Üst segment turist yerine biraz daha orta segment turistlere doğru bir kayış olduğunun gözlemlendiğini belirten Avdagiç, "Bu anlamda gelen bazı turistlerin de İstanbul’da yeme içme konusunda daha isteksiz olduğunu görüyoruz. Bununla ilgili de bize özellikle tur operatörlerinden de şikayetler geliyor. Sektör mensuplarıyla da görüşüyoruz. Onların da kendilerine göre mazeretleri var. Artan kira fiyatları personel fiyatı, döviz kurunun enflasyona göre çok az yükselmesi onları da sıkıştırmış unsunlar olarak öne çıkıyor. Ümit ediyorum ki; herkes kendi işini daha rasyonel ve platforma oturtur, daha optimize eder biz de burada kayıplardan ziyade kazançlarımızı konuşacağımız bir döneme gireriz" dedi.


"TL BAZINDA UZUN VADELİ KREDİLERE ULAŞIM İLE YATIRIM VE İHRACATIN PAYI YUKARI ÇIKABİLİR"

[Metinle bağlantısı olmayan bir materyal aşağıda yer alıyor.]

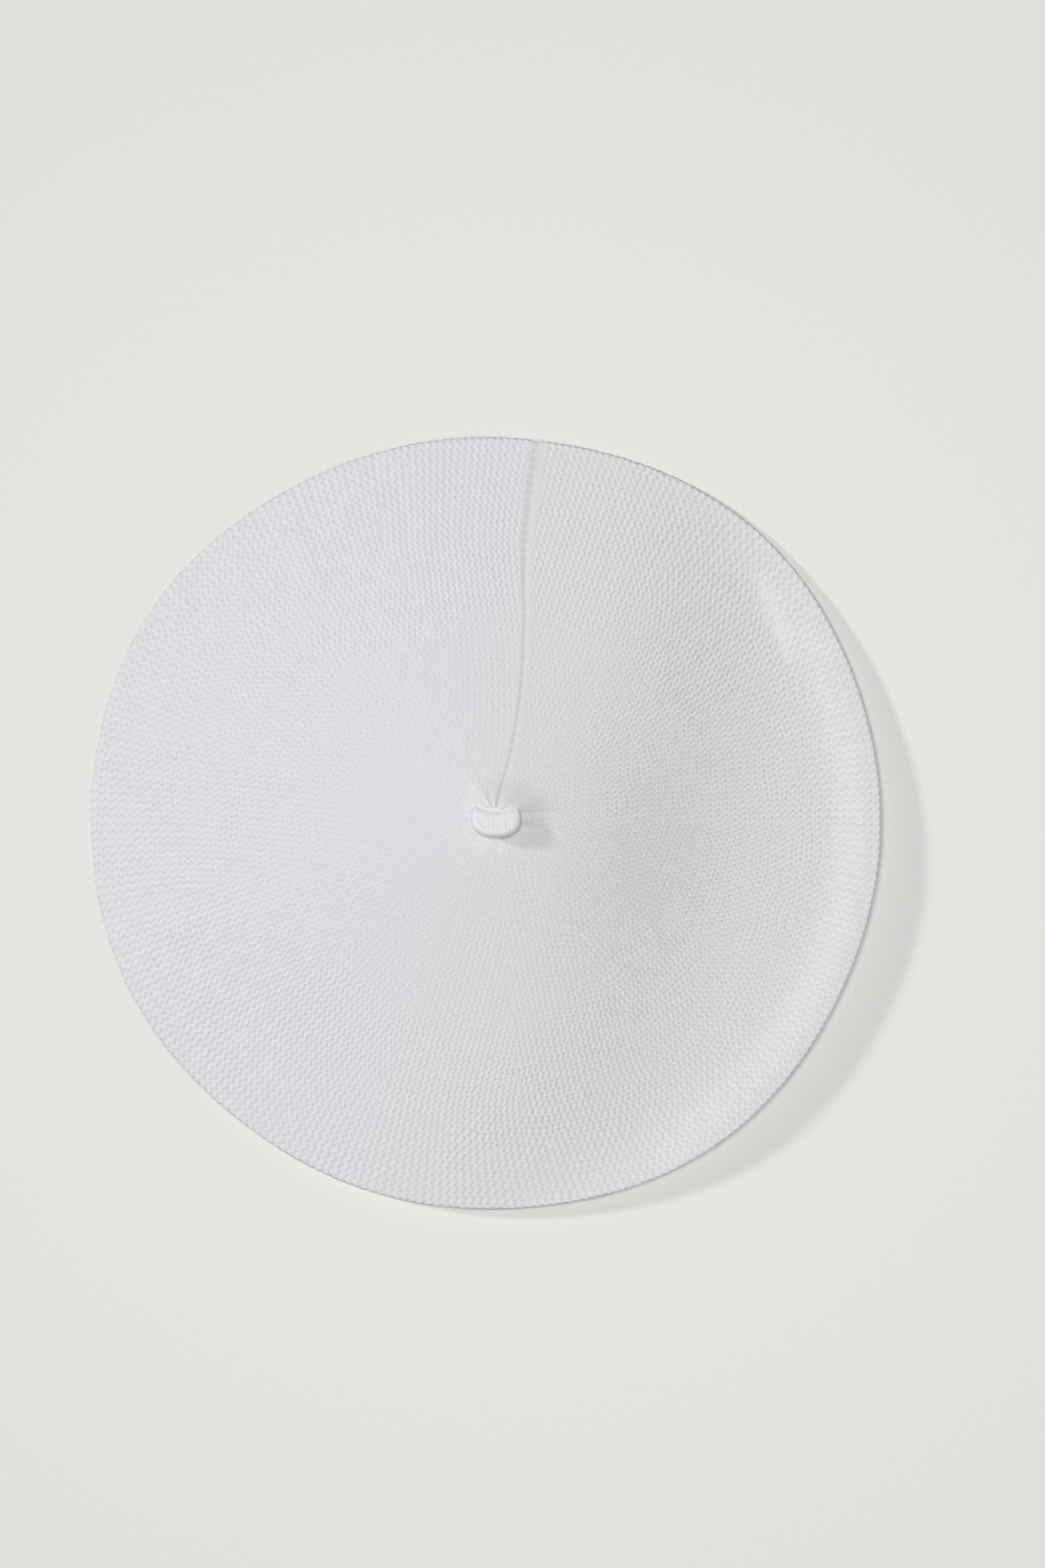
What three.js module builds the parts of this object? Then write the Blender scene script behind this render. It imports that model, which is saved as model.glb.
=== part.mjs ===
// A knitted beret lying flat with its crown up, in millimetres: +X right, +Y towards the radial
// seam, +Z up from the table. One shaped fabric shell makes the crown, the rim and the underside;
// a seam runs inside it from the stalk to the head opening, and a folded hem holds the elastic.
import * as THREE from "three";

// Outline of the rim seen from above: a mean radius and a few gentle waves round the edge.
const RIM_RADIUS = 139.6;
const RIM_WAVES = [
  { lobes: 2, size: 1.6, peak: -1 },
  { lobes: 3, size: 1.1, peak: 50 },
  { lobes: 4, size: 0.6, peak: 43 },
  { lobes: 7, size: 0.4, peak: 48 },
];
const APEX = new THREE.Vector2(3.3, 2.6); // where the stalk stands, beside the outline's centre

// Section of the fabric shell.
const FABRIC = 2.4; // thickness of the knit
const CROWN_HEIGHT = 26; // outside of the crown at the stalk
const RIM_HEIGHT = 10.5; // the folded edge
const RIM_DEPTH = 5; // how far the fold's round reaches in from the edge
const APEX_BLUNTING = 7; // radius over which the cone's point is rounded off
const OPENING_RADIUS = 92.3; // cut edge of the underside, where the hem is linked on
const AROUND = 60; // facets round every turned piece

// The crown has slumped on one side: a fold line, a shoulder before it and a lower rim beyond it.
const FOLD_BEARING = degrees(-13.6);
const FOLD_START = 36;
const FOLD_WIDTH = 56;
const SLUMP = 5.2;
const SHOULDER = { height: 1.6, out: 34, spread: 24 };
const LOW_RIM = { drop: 2.6, bearing: degrees(58), halfWidth: degrees(45) };
const LOFT_FULL = 9; // height at which the upper sheet follows a dent fully

// Hem: a strip folded in half round the elastic, lying flat on the table.
const HEM_FOLD_RADIUS = 78;
const HEM_EDGE_RADIUS = 92;
const HEM_FABRIC = 1.8;
const HEM_HEIGHT = 5;
const ELASTIC = { inner: 81, outer: 89.5, thickness: 0.8 };
const HEM_THREAD = { radius: 93.3, height: 3.5, thickness: 1.4 };

// Seam allowance inside the shell: a ridge of linked edges.
const SEAM = { width: 2.6, thickness: 1.2, clearance: 0.55, steps: 110 };
const SEAM_RIM_BEARING = 82.4; // degrees, where the seam crosses the rim
const SEAM_START = 0.09;
const SEAM_TURN = 0.905;
const SEAM_END = 0.705;

// Stalk: a short flat tab of double knit that stands up and nods over towards -Y.
const STALK = { halfWidth: 9.2, length: 17.5, halfThickness: 2.1, root: 4.4, bendRadius: 4.6 };
const STALK_BEND = degrees(68);
const STALK_FOOT = 2.2; // length cut off its round root to stand on the crown
const GAP = 0.4; // clearance between neighbouring pieces
const ROSETTE = { radius: 2.7, thread: 0.8 };

function degrees(d) {
  return THREE.MathUtils.degToRad(d);
}

function rimRadius(bearing) {
  let radius = RIM_RADIUS;
  for (const wave of RIM_WAVES) {
    radius += wave.size * Math.cos(wave.lobes * (bearing - degrees(wave.peak)));
  }
  return radius;
}

// A point at share t of the way from the stalk to the rim, in plan.
function plan(t, bearing) {
  const radius = t * rimRadius(bearing);
  const x = APEX.x * (1 - t) + radius * Math.cos(bearing);
  const y = APEX.y * (1 - t) + radius * Math.sin(bearing);
  return new THREE.Vector2(x, y);
}

// How much the upper sheet has sunk below an even cone at a place in plan.
function dent(place, t, bearing) {
  const out = place.x * Math.cos(FOLD_BEARING) + place.y * Math.sin(FOLD_BEARING);
  const along = place.y * Math.cos(FOLD_BEARING) - place.x * Math.sin(FOLD_BEARING);
  const slump = SLUMP * THREE.MathUtils.smoothstep(out, FOLD_START, FOLD_START + FOLD_WIDTH);
  const fromShoulder = (out - SHOULDER.out) ** 2 + along ** 2;
  const shoulder = SHOULDER.height * Math.exp(-fromShoulder / (2 * SHOULDER.spread ** 2));
  let turn = bearing - LOW_RIM.bearing;
  turn = Math.atan2(Math.sin(turn), Math.cos(turn));
  const nearLowRim = Math.max(0, 1 - Math.abs(turn) / LOW_RIM.halfWidth);
  const lowRim = LOW_RIM.drop * THREE.MathUtils.smoothstep(nearLowRim, 0, 1);
  return slump * (1 - t ** 9) - shoulder * (1 - t ** 4) + lowRim * t ** 4;
}

// Height of the outside of the crown, before any dent.
function coneHeight(t) {
  const blunt = APEX_BLUNTING / RIM_RADIUS;
  const rise = Math.sqrt(t * t + blunt * blunt) - blunt;
  return CROWN_HEIGHT - (CROWN_HEIGHT - RIM_HEIGHT) * rise;
}

// Height of the outside of the crown where it carries the stalk.
function apexHeight() {
  return coneHeight(0) - dent(APEX, 0, 0);
}

// Lays a turned piece into the beret's own outline. Lofty pieces also follow the crown's dents.
function lie(geometry, lofty) {
  const position = geometry.getAttribute("position");
  for (let i = 0; i < position.count; i++) {
    const x = position.getX(i);
    const y = position.getY(i);
    let z = position.getZ(i);
    const t = Math.hypot(x, y) / RIM_RADIUS;
    const bearing = Math.atan2(y, x);
    const place = plan(t, bearing);
    if (lofty) {
      z -= dent(place, t, bearing) * THREE.MathUtils.smoothstep(z, FABRIC, LOFT_FULL);
    }
    position.setXYZ(i, place.x, place.y, z);
  }
  return geometry;
}

// Turns a profile of [radius, height] points about Z.
function turned(profile) {
  const points = profile.map(([radius, height]) => new THREE.Vector2(radius, height));
  return new THREE.LatheGeometry(points, AROUND).rotateX(Math.PI / 2);
}

// Points of an arc, centred at [radius, height], from one angle to another.
function arc(centre, reach, from, to, count) {
  const points = [];
  for (let i = 0; i <= count; i++) {
    const angle = degrees(from + ((to - from) * i) / count);
    const radius = centre[0] + reach[0] * Math.cos(angle);
    const height = centre[1] + reach[1] * Math.sin(angle);
    points.push([radius, height]);
  }
  return points;
}

// One sheet of the crown, from the stalk out to the start of the rim's fold.
function crownLine(lowered) {
  const stations = [0, 0.03, 0.07, 0.14, 0.24, 0.35, 0.46, 0.57, 0.67, 0.76, 0.83, 0.89, 0.935];
  return stations.map((t) => [t * RIM_RADIUS, coneHeight(t) - lowered]);
}

function knitBody() {
  const centre = [RIM_RADIUS - RIM_DEPTH, RIM_HEIGHT / 2];
  const outerFold = arc(centre, [RIM_DEPTH, RIM_HEIGHT / 2], 78, -90, 9);
  const innerReach = [RIM_DEPTH - FABRIC, RIM_HEIGHT / 2 - FABRIC];
  const innerFold = arc(centre, innerReach, -90, 78, 6);
  const floor = [118, 105];
  const underside = [...floor, OPENING_RADIUS].map((radius) => [radius, 0]);
  const lining = [OPENING_RADIUS, ...floor.toReversed()].map((radius) => [radius, FABRIC]);
  const ceiling = crownLine(FABRIC).reverse();
  const outside = [...crownLine(0), ...outerFold, ...underside];
  const inside = [...lining, ...innerFold, ...ceiling];
  return lie(turned([...outside, ...inside].reverse()), true);
}

function headBand() {
  const middle = HEM_HEIGHT / 2;
  const centre = [HEM_FOLD_RADIUS + middle, middle];
  const outerFold = arc(centre, [middle, middle], 270, 90, 6);
  const slit = middle - HEM_FABRIC;
  const innerFold = arc(centre, [slit, slit], 90, 270, 4);
  const upperLeg = [
    [HEM_EDGE_RADIUS, HEM_HEIGHT],
    [HEM_EDGE_RADIUS, HEM_HEIGHT - HEM_FABRIC],
  ];
  const lowerLeg = [
    [HEM_EDGE_RADIUS, HEM_FABRIC],
    [HEM_EDGE_RADIUS, 0],
  ];
  const profile = [...outerFold, ...upperLeg, ...innerFold, ...lowerLeg, outerFold[0]];
  return lie(turned(profile.reverse()), false);
}

function hemElastic() {
  const low = (HEM_HEIGHT - ELASTIC.thickness) / 2;
  const high = low + ELASTIC.thickness;
  const profile = [
    [ELASTIC.inner, low],
    [ELASTIC.outer, low],
    [ELASTIC.outer, high],
    [ELASTIC.inner, high],
    [ELASTIC.inner, low],
  ];
  return lie(turned(profile), false);
}

function hemThread() {
  const reach = HEM_THREAD.thickness / 2;
  const profile = arc([HEM_THREAD.radius, HEM_THREAD.height], [reach, reach], 0, 360, 8);
  return lie(turned(profile), false);
}

// Bearing of the seam at share t of the way out: straight, with a curl as it meets the stalk.
function seamBearing(t) {
  const lean = 11 * (1 - t) ** 2;
  const curl = 24 * Math.exp(-t / 0.05);
  return degrees(SEAM_RIM_BEARING - lean + curl);
}

// A point on the seam's route under the crown, or on the inside of the underside.
function seamPoint(t, overhead) {
  const bearing = seamBearing(t);
  const place = plan(t, bearing);
  const offset = SEAM.clearance + SEAM.thickness / 2;
  const ceiling = coneHeight(t) - FABRIC - dent(place, t, bearing);
  const z = overhead ? ceiling - offset : FABRIC + offset;
  return new THREE.Vector3(place.x, place.y, z);
}

function radialSeam() {
  const route = [];
  for (let i = 0; i <= 10; i++) {
    route.push(seamPoint(SEAM_START + ((SEAM_TURN - SEAM_START) * i) / 10, true));
  }
  const above = seamPoint(SEAM_TURN, true);
  const below = seamPoint(SEAM_TURN, false);
  const bend = seamPoint(SEAM_TURN + 0.02, false);
  bend.z = (above.z + below.z) / 2;
  route.push(bend);
  for (let i = 0; i <= 4; i++) {
    route.push(seamPoint(SEAM_TURN + ((SEAM_END - SEAM_TURN) * i) / 4, false));
  }
  const section = new THREE.Shape();
  section.absellipse(0, 0, SEAM.thickness / 2, SEAM.width / 2, 0, 2 * Math.PI);
  return new THREE.ExtrudeGeometry(section, {
    steps: SEAM.steps,
    curveSegments: 4,
    extrudePath: new THREE.CatmullRomCurve3(route),
  });
}

// Rounds a coordinate of the unit sphere towards a box.
function squared(value, power) {
  return Math.sign(value) * Math.abs(value) ** power;
}

function stalk() {
  const geometry = new THREE.SphereGeometry(1, 24, 16);
  const position = geometry.getAttribute("position");
  const foot = apexHeight() + GAP;
  const bendLength = STALK.bendRadius * STALK_BEND;
  for (let i = 0; i < position.count; i++) {
    const across = STALK.halfWidth * squared(position.getX(i), 0.8);
    const through = STALK.halfThickness * squared(position.getZ(i), 0.75);
    const whole = (STALK.length / 2) * (1 + squared(position.getY(i), 0.85));
    const length = Math.max(whole, STALK_FOOT) - STALK_FOOT;
    const angle = Math.min(length, bendLength) / STALK.bendRadius;
    const straight = Math.max(length - bendLength, 0);
    const reach = STALK.bendRadius - through;
    const back = STALK.bendRadius - reach * Math.cos(angle) + straight * Math.sin(angle);
    const up = reach * Math.sin(angle) + straight * Math.cos(angle);
    position.setXYZ(i, APEX.x + across, APEX.y + STALK.root - back, foot + up);
  }
  return geometry;
}

function stalkStitches() {
  const geometry = new THREE.TorusGeometry(ROSETTE.radius, ROSETTE.thread, 8, 20);
  const ceiling = apexHeight() - FABRIC;
  return geometry.translate(APEX.x, APEX.y, ceiling - ROSETTE.thread - 2 * GAP);
}

const COTTON = { color: 0xe8e8ea, roughness: 0.95, metalness: 0 };
const THREAD = { color: 0xe6e6e2, roughness: 0.8, metalness: 0 };
const RUBBER_CORE = { color: 0xdedcd4, roughness: 0.7, metalness: 0 };

const beret = new THREE.Group();

function addPiece(name, geometry, finish) {
  const mesh = new THREE.Mesh(geometry, new THREE.MeshStandardMaterial(finish));
  mesh.name = name;
  beret.add(mesh);
}

addPiece("knit_body", knitBody(), COTTON);
addPiece("head_band", headBand(), COTTON);
addPiece("hem_elastic", hemElastic(), RUBBER_CORE);
addPiece("hem_stitching", hemThread(), THREAD);
addPiece("radial_seam", radialSeam(), COTTON);
addPiece("stalk", stalk(), COTTON);
addPiece("stalk_stitches", stalkStitches(), THREAD);

// The origin is on the table under the middle of the whole beret.
const box = new THREE.Box3().setFromObject(beret);
const middle = box.getCenter(new THREE.Vector3());
beret.position.set(-middle.x, -middle.y, -box.min.z);

export default beret;
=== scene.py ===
# %% [markdown]
# # A white knitted beret, lying flat
#
# The beret is one sheet of purl knitting. Its courses run from the stalk in the middle out to
# the rim and back underneath to a folded hem, and one radial seam closes the sheet. The packed
# solids give the size and the place of every piece. Here each soft solid is replaced by a piece
# that has its stitches in the surface.
#
# All sizes below are in millimetres until a mesh is written, because a knitter measures so.

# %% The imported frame
import math

import bpy
import numpy as np
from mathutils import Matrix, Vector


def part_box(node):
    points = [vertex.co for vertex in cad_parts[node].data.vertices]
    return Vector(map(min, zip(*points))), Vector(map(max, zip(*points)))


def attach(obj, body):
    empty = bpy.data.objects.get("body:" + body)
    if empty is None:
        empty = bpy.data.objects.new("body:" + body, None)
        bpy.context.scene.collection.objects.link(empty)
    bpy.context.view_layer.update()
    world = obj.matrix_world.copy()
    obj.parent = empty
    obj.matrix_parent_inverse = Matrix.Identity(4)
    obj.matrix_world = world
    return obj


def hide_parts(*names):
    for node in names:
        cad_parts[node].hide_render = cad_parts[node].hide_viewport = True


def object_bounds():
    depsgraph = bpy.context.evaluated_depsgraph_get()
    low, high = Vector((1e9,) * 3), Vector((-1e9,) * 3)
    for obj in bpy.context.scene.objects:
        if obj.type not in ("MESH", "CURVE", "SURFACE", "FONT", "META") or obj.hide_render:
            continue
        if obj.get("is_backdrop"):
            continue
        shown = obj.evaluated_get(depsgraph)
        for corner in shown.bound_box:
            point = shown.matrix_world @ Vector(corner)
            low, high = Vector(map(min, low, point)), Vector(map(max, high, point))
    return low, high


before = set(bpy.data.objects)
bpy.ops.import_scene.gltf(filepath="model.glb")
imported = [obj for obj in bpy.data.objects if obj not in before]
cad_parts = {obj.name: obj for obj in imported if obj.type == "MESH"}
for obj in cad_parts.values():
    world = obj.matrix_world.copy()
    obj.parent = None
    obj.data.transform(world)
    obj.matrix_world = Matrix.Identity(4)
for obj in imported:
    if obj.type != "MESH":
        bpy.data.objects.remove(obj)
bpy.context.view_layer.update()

MM = 0.001
print("packed nodes:", sorted(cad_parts))

# %% [markdown]
# ## Camera
#
# The beret is seen from straight above. A long lens from nearly two metres keeps the outline
# true, as is usual for clothes laid flat. A shift isn't needed: the camera just stands a
# little to one side of the middle.

# %% Camera
VIEW_HEIGHT = 559.3
CAMERA_HEIGHT = 1900.0
CAMERA_OFFSET = (13.1, 13.9)
SENSOR = 36.0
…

Yatırımlar için firmaların uzun vadeli makul maliyetli kaynaklara ihtiyacı var. Şu anlamda TL krediyle yatırım yapmak çok mümkün gözükmüyor. Ancak yurtdışına yönelik faaliyet gösteren firmalar yabancı kaynaklı döviz kredilerini daha makul rakamlarla edinebiliyorlar. Yurt dışında ağırlıklı olarak yeni yatırımlardan ziyade dar boğazlı giderme, yenileme yatırımlarının ve bazı  teknolojiyle ilgili oluşan darboğazları gideren yatırımlarla kısıtlı olduğunu görüyoruz. Büyüme rakamları geldiği zaman baktığımız ilk iki konu zaten büyümenin yatırıma etkisi ve büyümenin ihracata etkisine bakıyoruz. Dolayısıyla son büyüme rakamlarında her iki konuda arzu ettiğimiz rakamların beklentilerin altında kaldığını görüyoruz. Ümit ediyoruz ki; öncelikle TL bazında uzun vadeli kredilere ulaşım özellikle yatırımcılar için mümkün olur. Bu sayede büyüme rakamı açıklandığı zaman büyümenin içindeki yatırım ve ihracatın payı da yukarı çıkar.